■ **What to do**:
Copy verbatim the material from its first line to the line that holds "s = math.cos(math.radians(pitch)), math.sin(math.radians(pitch))", including that line.

### Recorded information ###

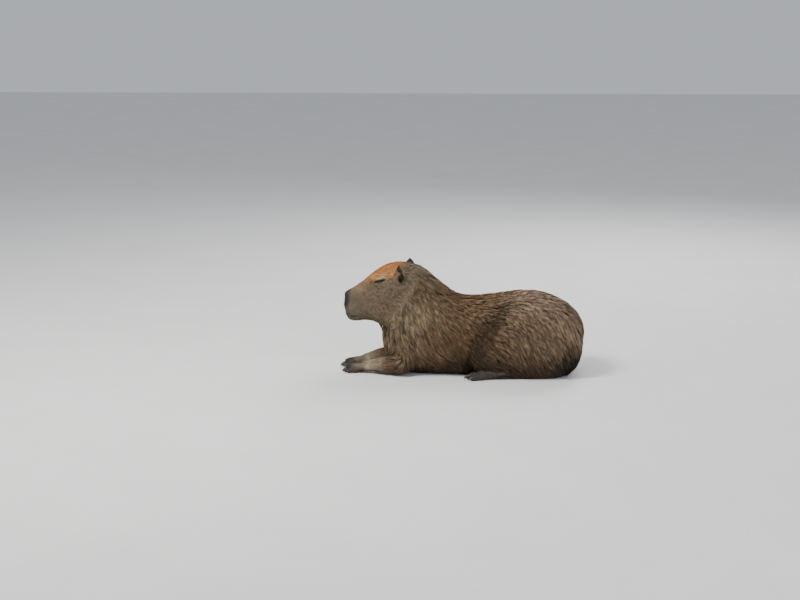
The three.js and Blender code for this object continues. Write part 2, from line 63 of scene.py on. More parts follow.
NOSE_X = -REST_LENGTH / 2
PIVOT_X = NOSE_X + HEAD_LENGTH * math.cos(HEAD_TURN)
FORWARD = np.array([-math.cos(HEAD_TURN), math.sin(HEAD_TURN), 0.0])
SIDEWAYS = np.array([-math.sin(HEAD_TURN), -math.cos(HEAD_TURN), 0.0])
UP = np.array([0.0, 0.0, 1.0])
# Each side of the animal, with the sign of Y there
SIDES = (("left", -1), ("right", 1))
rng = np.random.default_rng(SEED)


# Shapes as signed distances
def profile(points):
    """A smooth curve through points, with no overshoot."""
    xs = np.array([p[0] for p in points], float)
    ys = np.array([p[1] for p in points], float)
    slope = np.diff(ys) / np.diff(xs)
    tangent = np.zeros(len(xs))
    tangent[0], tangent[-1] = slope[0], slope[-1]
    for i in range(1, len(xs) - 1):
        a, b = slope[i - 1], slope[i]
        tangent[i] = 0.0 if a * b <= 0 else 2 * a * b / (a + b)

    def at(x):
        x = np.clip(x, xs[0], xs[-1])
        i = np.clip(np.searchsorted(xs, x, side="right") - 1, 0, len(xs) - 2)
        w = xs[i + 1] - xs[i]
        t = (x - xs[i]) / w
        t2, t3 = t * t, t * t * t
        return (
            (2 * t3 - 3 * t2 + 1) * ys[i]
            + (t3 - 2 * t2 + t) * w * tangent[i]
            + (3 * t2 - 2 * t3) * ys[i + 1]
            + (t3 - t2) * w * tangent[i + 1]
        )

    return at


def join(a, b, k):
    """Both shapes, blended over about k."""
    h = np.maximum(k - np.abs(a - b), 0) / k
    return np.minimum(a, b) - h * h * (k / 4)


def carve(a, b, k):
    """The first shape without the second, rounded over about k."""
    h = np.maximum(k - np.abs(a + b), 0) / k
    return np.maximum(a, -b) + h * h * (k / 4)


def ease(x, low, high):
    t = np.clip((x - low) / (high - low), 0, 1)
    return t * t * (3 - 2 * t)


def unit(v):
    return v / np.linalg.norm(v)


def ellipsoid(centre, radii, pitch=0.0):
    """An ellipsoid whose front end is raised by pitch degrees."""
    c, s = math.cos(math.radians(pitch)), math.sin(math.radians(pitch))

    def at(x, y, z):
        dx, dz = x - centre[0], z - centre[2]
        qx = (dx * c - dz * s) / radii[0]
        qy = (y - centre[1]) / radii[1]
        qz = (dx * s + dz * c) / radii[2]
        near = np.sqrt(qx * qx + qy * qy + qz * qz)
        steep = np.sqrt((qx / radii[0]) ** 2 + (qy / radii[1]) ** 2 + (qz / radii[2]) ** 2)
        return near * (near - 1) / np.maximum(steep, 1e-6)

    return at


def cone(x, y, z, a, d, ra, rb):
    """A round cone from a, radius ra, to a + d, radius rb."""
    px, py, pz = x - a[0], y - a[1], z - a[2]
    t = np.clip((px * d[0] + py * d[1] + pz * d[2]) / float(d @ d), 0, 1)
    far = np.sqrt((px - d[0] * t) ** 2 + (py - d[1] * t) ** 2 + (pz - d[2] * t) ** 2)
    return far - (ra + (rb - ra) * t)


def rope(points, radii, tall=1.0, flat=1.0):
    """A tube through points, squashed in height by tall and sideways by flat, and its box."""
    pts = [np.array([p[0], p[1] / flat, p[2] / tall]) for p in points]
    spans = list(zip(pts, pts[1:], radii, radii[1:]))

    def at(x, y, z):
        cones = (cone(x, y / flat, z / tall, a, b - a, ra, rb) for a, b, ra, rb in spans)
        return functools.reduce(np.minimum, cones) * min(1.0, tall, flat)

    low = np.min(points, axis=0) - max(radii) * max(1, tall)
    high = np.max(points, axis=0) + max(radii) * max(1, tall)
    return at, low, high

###

■ **Answer below**:
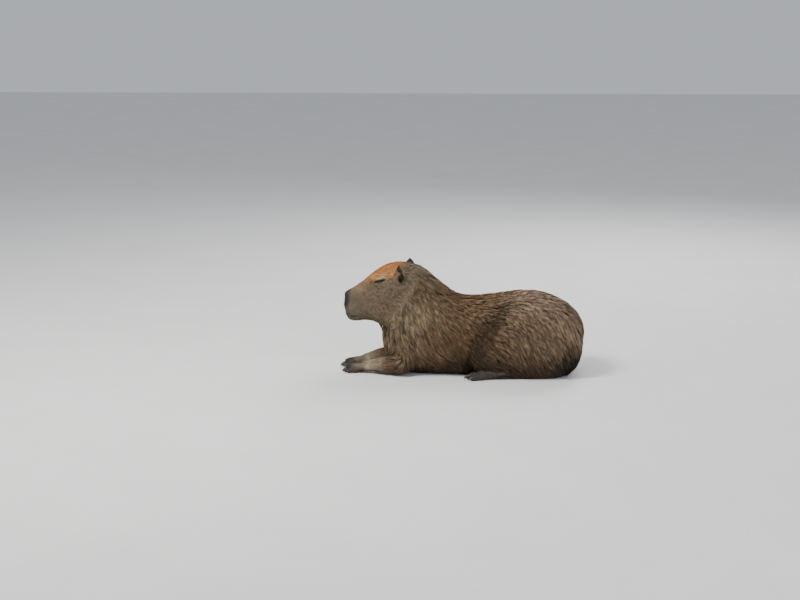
The three.js and Blender code for this object continues. Write part 2, from line 63 of scene.py on. More parts follow.
NOSE_X = -REST_LENGTH / 2
PIVOT_X = NOSE_X + HEAD_LENGTH * math.cos(HEAD_TURN)
FORWARD = np.array([-math.cos(HEAD_TURN), math.sin(HEAD_TURN), 0.0])
SIDEWAYS = np.array([-math.sin(HEAD_TURN), -math.cos(HEAD_TURN), 0.0])
UP = np.array([0.0, 0.0, 1.0])
# Each side of the animal, with the sign of Y there
SIDES = (("left", -1), ("right", 1))
rng = np.random.default_rng(SEED)


# Shapes as signed distances
def profile(points):
    """A smooth curve through points, with no overshoot."""
    xs = np.array([p[0] for p in points], float)
    ys = np.array([p[1] for p in points], float)
    slope = np.diff(ys) / np.diff(xs)
    tangent = np.zeros(len(xs))
    tangent[0], tangent[-1] = slope[0], slope[-1]
    for i in range(1, len(xs) - 1):
        a, b = slope[i - 1], slope[i]
        tangent[i] = 0.0 if a * b <= 0 else 2 * a * b / (a + b)

    def at(x):
        x = np.clip(x, xs[0], xs[-1])
        i = np.clip(np.searchsorted(xs, x, side="right") - 1, 0, len(xs) - 2)
        w = xs[i + 1] - xs[i]
        t = (x - xs[i]) / w
        t2, t3 = t * t, t * t * t
        return (
            (2 * t3 - 3 * t2 + 1) * ys[i]
            + (t3 - 2 * t2 + t) * w * tangent[i]
            + (3 * t2 - 2 * t3) * ys[i + 1]
            + (t3 - t2) * w * tangent[i + 1]
        )

    return at


def join(a, b, k):
    """Both shapes, blended over about k."""
    h = np.maximum(k - np.abs(a - b), 0) / k
    return np.minimum(a, b) - h * h * (k / 4)


def carve(a, b, k):
    """The first shape without the second, rounded over about k."""
    h = np.maximum(k - np.abs(a + b), 0) / k
    return np.maximum(a, -b) + h * h * (k / 4)


def ease(x, low, high):
    t = np.clip((x - low) / (high - low), 0, 1)
    return t * t * (3 - 2 * t)


def unit(v):
    return v / np.linalg.norm(v)


def ellipsoid(centre, radii, pitch=0.0):
    """An ellipsoid whose front end is raised by pitch degrees."""
    c, s = math.cos(math.radians(pitch)), math.sin(math.radians(pitch))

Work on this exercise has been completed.